━━ RECORDS SHOWN

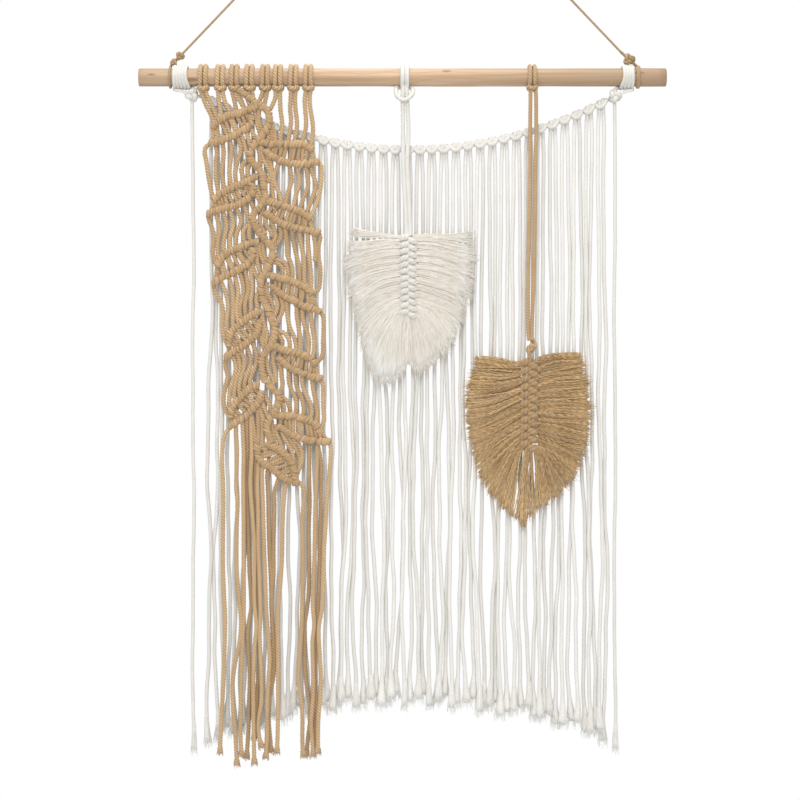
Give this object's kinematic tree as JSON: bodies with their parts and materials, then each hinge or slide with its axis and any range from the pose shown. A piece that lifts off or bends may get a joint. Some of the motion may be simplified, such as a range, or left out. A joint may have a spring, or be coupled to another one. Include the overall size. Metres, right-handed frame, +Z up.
{
  "type": "macrame wall hanging on a wooden rod",
  "caption": "Wall hanging of knotted cotton cord on a wooden rod: a leafy knotted panel, brushed feathers and a long hanging fringe, carried by a cord hanger.",
  "frame": {"origin": "underside of the hanger cord's bight, where a hook or nail carries the hanging", "axes": "+X to the right along the rod as seen from the front, +Y away from the viewer into the wall, +Z up"},
  "size_m": [0.6, 0.0304, 1.076],
  "materials": {
    "rod_pine": "bare, lightly sanded",
    "hanger_twine": "twisted twine, matt",
    "white_cotton_cord": "soft twisted cotton, matt",
    "tan_cotton_cord": "soft twisted cotton, matt",
    "cream_brushed_yarn": "brushed out and combed, matt",
    "golden_brushed_yarn": "brushed out and combed, matt"
  },
  "bodies": {
    "root": {"rod": "rod_pine", "hanger_cord": "hanger_twine", "curtain": "white_cotton_cord", "leaf_panel": "tan_cotton_cord", "white_feather_cord": "white_cotton_cord", "white_feather": "cream_brushed_yarn", "tan_feather_cord": "tan_cotton_cord", "tan_feather": "golden_brushed_yarn"}
  },
  "joints": []
}
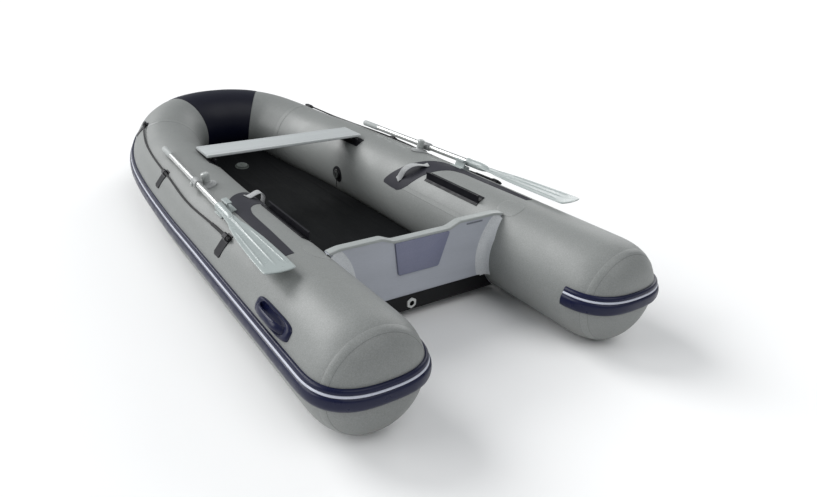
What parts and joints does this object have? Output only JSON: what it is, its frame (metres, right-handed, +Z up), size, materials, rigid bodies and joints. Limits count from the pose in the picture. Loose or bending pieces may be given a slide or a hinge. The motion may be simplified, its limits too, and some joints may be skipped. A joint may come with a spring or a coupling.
{
  "type": "inflatable dinghy",
  "caption": "Inflatable dinghy: side and bow tubes, inflated floor, board transom with a motor pad, sliding plank seat, stowed oars on swivelling locks, grab lines, valves and a drain.",
  "frame": {"origin": "centre of the footprint box, at the lowest line of the tubes", "axes": "+Y towards the bow, +X to starboard, +Z up"},
  "size_m": [1.566, 3.193, 0.5104],
  "materials": {
    "baffle_fabric": "plain grey coated fabric",
    "bottom_black": "black coated fabric, semi-matt",
    "bow_patch_navy": "navy coated fabric, semi-matt",
    "cap_light_grey": "light grey extruded plastic",
    "chafe_charcoal": "charcoal woven-texture wear patch",
    "clip_grey": "grey moulded plastic",
    "drain_light_grey": "light grey moulded plastic",
    "drain_plug_black": "black moulded plastic",
    "floor_charcoal": "charcoal coated fabric, semi-matt",
    "grip_grey": "grey soft grip",
    "handle_navy": "navy moulded rubber, satin",
    "holder_black": "black moulded rubber",
    "hull_fabric": "light warm grey coated fabric, semi-matt",
    "keeper_plastic": "grey moulded plastic",
    "lock_base_grey": "grey moulded rubber",
    "lock_head_grey": "grey moulded plastic, glossy",
    "motor_pad_grey": "blue-grey moulded plastic, satin",
    "oar_plastic": "pale grey moulded plastic",
    "oar_shaft_aluminium": "bright anodised",
    "rail_black": "black extruded rubber",
    "rope_black": "black braided rope",
    "seat_paint_grey": "light grey paint, satin",
    "strake_navy": "navy extruded rubber with a pale stripe",
    "strap_light_grey": "light grey webbing",
    "transom_board_grey": "light blue-grey paint, satin",
    "valve_black": "black moulded plastic",
    "valve_cap_grey": "grey moulded plastic",
    "valve_plunger_white": "white moulded plastic"
  },
  "bodies": {
    "hull": {"air_floor": "floor_charcoal", "baffle_port": "baffle_fabric", "baffle_starboard": "baffle_fabric", "bottom_fabric": "bottom_black", "bow_centre": "hull_fabric", "bow_patch": "bow_patch_navy", "bow_quarter_port": "hull_fabric", "bow_quarter_starboard": "hull_fabric", "chafe_patch_port": "chafe_charcoal", "chafe_patch_starboard": "chafe_charcoal", "drain_body": "drain_light_grey", "grab_line_port": "rope_black", "grab_line_starboard": "rope_black", "lifting_handle_port": "handle_navy", "lifting_handle_starboard": "handle_navy", "motor_pad": "motor_pad_grey", "oar_keeper_port": "keeper_plastic", "oar_keeper_starboard": "keeper_plastic", "oarlock_base_port": "lock_base_grey", "oarlock_base_starboard": "lock_base_grey", "rope_holder_aft_port": "holder_black", "rope_holder_aft_starboard": "holder_black", "rope_holder_forward_port": "holder_black", "rope_holder_forward_starboard": "holder_black", "rope_holder_middle_port": "holder_black", "rope_holder_middle_starboard": "holder_black", "seat_rail_aft_port": "rail_black", "seat_rail_aft_starboard": "rail_black", "seat_rail_forward_port": "rail_black", "seat_rail_forward_starboard": "rail_black", "side_tube_port": "hull_fabric", "side_tube_starboard": "hull_fabric", "strake_port": "strake_navy", "strake_starboard": "strake_navy", "strap_handle_port": "strap_light_grey", "strap_handle_starboard": "strap_light_grey", "tail_cone_port": "hull_fabric", "tail_cone_starboard": "hull_fabric", "transom_board": "transom_board_grey", "transom_cap": "cap_light_grey", "valve_body_floor": "valve_black", "valve_body_port": "valve_black", "valve_body_starboard": "valve_black"},
    "seat": {"seat_plank": "seat_paint_grey", "seat_clip_port": "clip_grey", "seat_clip_starboard": "clip_grey"},
    "oar_lock_port": {"oarlock_head_port": "lock_head_grey"},
    "oar_port": {"oar_shaft_port": "oar_shaft_aluminium", "oar_grip_port": "grip_grey", "oar_blade_port": "oar_plastic"},
    "valve_plunger_port": {"valve_plunger_port": "valve_plunger_white"},
    "oar_lock_starboard": {"oarlock_head_starboard": "lock_head_grey"},
    "oar_starboard": {"oar_shaft_starboard": "oar_shaft_aluminium", "oar_grip_starboard": "grip_grey", "oar_blade_starboard": "oar_plastic"},
    "valve_plunger_starboard": {"valve_plunger_starboard": "valve_plunger_white"},
    "valve_cap_port": {"valve_cap_port": "valve_cap_grey"},
    "valve_cap_starboard": {"valve_cap_starboard": "valve_cap_grey"},
    "valve_cap_floor": {"valve_cap_floor": "valve_cap_grey"},
    "drain_plug": {"drain_plug": "drain_plug_black"}
  },
  "joints": [
    {"name": "seat_slide", "type": "slide", "parent": "hull", "child": "seat", "axis": [0, 1, 0], "range_m": [-0.05, 0.07]},
    {"name": "oar_swing_port", "type": "hinge", "parent": "hull", "child": "oar_lock_port", "pos_m": [-0.59502, -0.15529, 0.41614], "axis": [0.1908, -0.001, -0.9816], "range_deg": [0, 120]},
    {"name": "oar_swing_starboard", "type": "hinge", "parent": "hull", "child": "oar_lock_starboard", "pos_m": [0.59502, -0.15529, 0.41614], "axis": [0.1908, 0.001, 0.9816], "range_deg": [0, 120]},
    {"name": "oar_dip_port", "type": "hinge", "parent": "oar_lock_port", "child": "oar_port", "pos_m": [-0.64451, -0.15526, 0.43647], "axis": [-0.9816, 0, -0.1908], "range_deg": [0, 1.3]},
    {"name": "oar_dip_starboard", "type": "hinge", "parent": "oar_lock_starboard", "child": "oar_starboard", "pos_m": [0.64451, -0.15526, 0.43647], "axis": [-0.9816, 0, 0.1908], "range_deg": [0, 1.3]},
    {"name": "valve_cap_turn_port", "type": "hinge", "parent": "hull", "child": "valve_cap_port", "pos_m": [-0.33401, 0.27083, 0.19535], "axis": [0.9967, -0.0413, -0.0698], "range_deg": [0, 90]},
    {"name": "valve_cap_turn_starboard", "type": "hinge", "parent": "hull", "child": "valve_cap_starboard", "pos_m": [0.33401, 0.27083, 0.19535], "axis": [-0.9967, -0.0413, -0.0698], "range_deg": [0, 90]},
    {"name": "valve_cap_turn_floor", "type": "hinge", "parent": "hull", "child": "valve_cap_floor", "pos_m": [-0.014, 0.8985, 0.11138], "axis": [0, -0.1183, 0.993], "range_deg": [0, 90]},
    {"name": "valve_press_port", "type": "slide", "parent": "hull", "child": "valve_plunger_port", "axis": [-0.9967, 0.0413, 0.0698], "range_m": [0, 0.006], "stiffness_N_per_m": 400},
    {"name": "valve_press_starboard", "type": "slide", "parent": "hull", "child": "valve_plunger_starboard", "axis": [0.9967, 0.0413, 0.0698], "range_m": [0, 0.006], "stiffness_N_per_m": 400},
    {"name": "drain_plug_turn", "type": "hinge", "parent": "hull", "child": "drain_plug", "pos_m": [-0.031, -0.9515, 0.0735], "axis": [0, 1, 0], "range_deg": [0, 360]}
  ]
}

━━━━

**TASK PROMPT**
Take each line of the material that contains the word "slide" and list it.

**EXPECTED ANSWER**
Give this object's kinematic tree as JSON: bodies with their parts and materials, then each hinge or slide with its axis and any range from the pose shown. A piece that lifts off or bends may get a joint. Some of the motion may be simplified, such as a range, or left out. A joint may have a spring, or be coupled to another one. Include the overall size. Metres, right-handed frame, +Z up.
What parts and joints does this object have? Output only JSON: what it is, its frame (metres, right-handed, +Z up), size, materials, rigid bodies and joints. Limits count from the pose in the picture. Loose or bending pieces may be given a slide or a hinge. The motion may be simplified, its limits too, and some joints may be skipped. A joint may come with a spring or a coupling.
    {"name": "seat_slide", "type": "slide", "parent": "hull", "child": "seat", "axis": [0, 1, 0], "range_m": [-0.05, 0.07]},
    {"name": "valve_press_port", "type": "slide", "parent": "hull", "child": "valve_plunger_port", "axis": [-0.9967, 0.0413, 0.0698], "range_m": [0, 0.006], "stiffness_N_per_m": 400},
    {"name": "valve_press_starboard", "type": "slide", "parent": "hull", "child": "valve_plunger_starboard", "axis": [0.9967, 0.0413, 0.0698], "range_m": [0, 0.006], "stiffness_N_per_m": 400},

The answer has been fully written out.